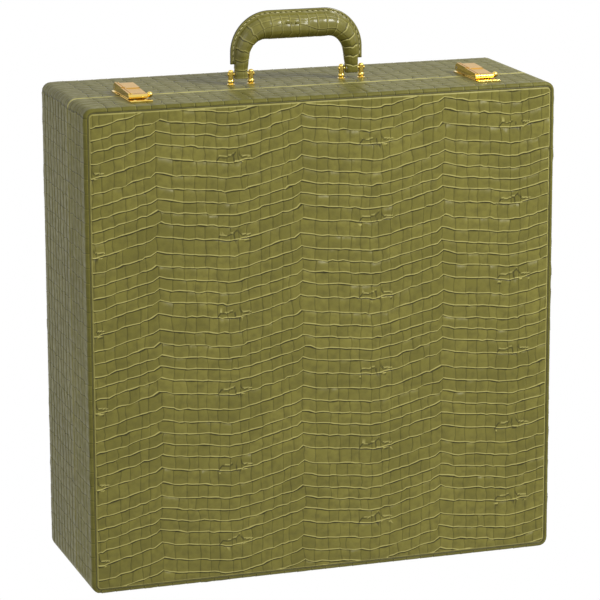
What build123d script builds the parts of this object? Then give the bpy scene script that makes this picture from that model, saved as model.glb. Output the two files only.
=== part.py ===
"""Chess box: a square attaché-style case that stands on its hinge side.

Millimetres. X runs to the viewer's right, Y to the back and Z up. The origin lies on the floor under the
middle of the case. The shallow lid is in front, the deep base behind it, and the two meet in a plane of
constant Y. Two butt hinges are sunk into the foot of that plane, two latches lie across its top.
"""
import os

from build123d import *

os.makedirs("parts", exist_ok=True)

# Case
case_width = 432.0
case_height = 432.0
lid_depth = 56.0
base_depth = 96.0
corner_radius = 8.0
edge_radius = 3.0
rim_radius = 0.8
parting_gap = 0.5
leather = 1.2
wall = 8.0
board = 6.0
base_lining = 1.0
lid_lining = 0.7
panel = 2.0
panel_radius = 1.3
turn_in = 3.0
piping_diameter = 1.2
seam_height = 9.0
inner_radius = 2.0

# Inner rim of the base, over which the lid closes
valance_thickness = 2.0
valance_reach = 8.5
valance_root = 28.0
valance_edge = 0.6

# Lid cushion
cushion_depth = 24.0
cushion_seam_drop = 4.0
cushion_crown = 4.0
cushion_gap = 0.4
cushion_flutes = 6

# Trays
tray_side_play = 1.0
tray_top_play = 3.7
tray_height = 50.0
tray_floor = 4.0
tray_rim = 5.0
tray_corner = 3.0
tray_divider = 4.0
tray_gap = 0.3
tray_columns = 4
piece_rows = 2
pawn_row = 110.0
divider_drop = 2.0
half_lap_play = 0.1
scoop_radius = 18.0
scoop_depth = 10.0
ribbon_width = 16.0
ribbon_thickness = 0.8
ribbon_bend = 3.0
ribbon_glued = 34.0
ribbon_hanging = 20.0
ribbon_drop = 2.5

# Lid hinges
hinge_inset = 86.0
hinge_length = 64.0
hinge_axis_height = 3.2
hinge_knuckle_radius = 2.7
hinge_pin_radius = 1.2
hinge_pin_play = 0.05
hinge_knuckles = 5
hinge_knuckle_gap = 0.2
hinge_sheet = 1.0
hinge_flange = 15.0
hinge_relief = 4.2
hinge_screw_radius = 1.25
hinge_screw_head = 2.3
hinge_screw_length = 6.5
hinge_screw_spread = 44.0
hinge_screws = 3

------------

> _Exercise_
Quote only the stretch of lines that starts the data above and ends with the line containing "its hinge side.", both included.

> _Exercise result_
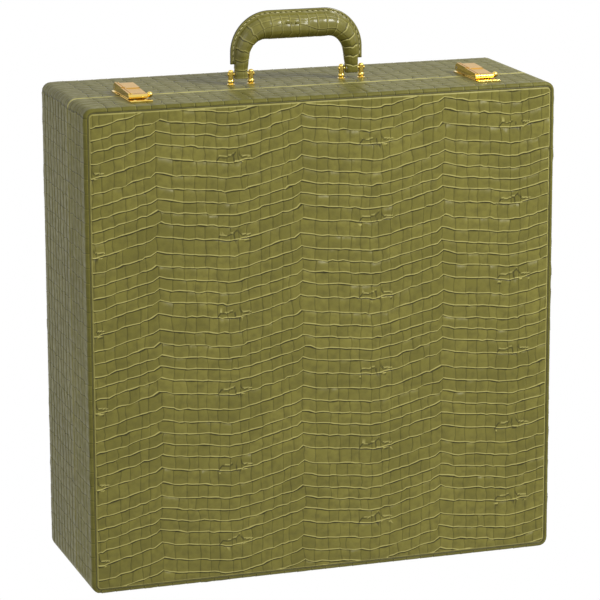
What build123d script builds the parts of this object? Then give the bpy scene script that makes this picture from that model, saved as model.glb. Output the two files only.
=== part.py ===
"""Chess box: a square attaché-style case that stands on its hinge side.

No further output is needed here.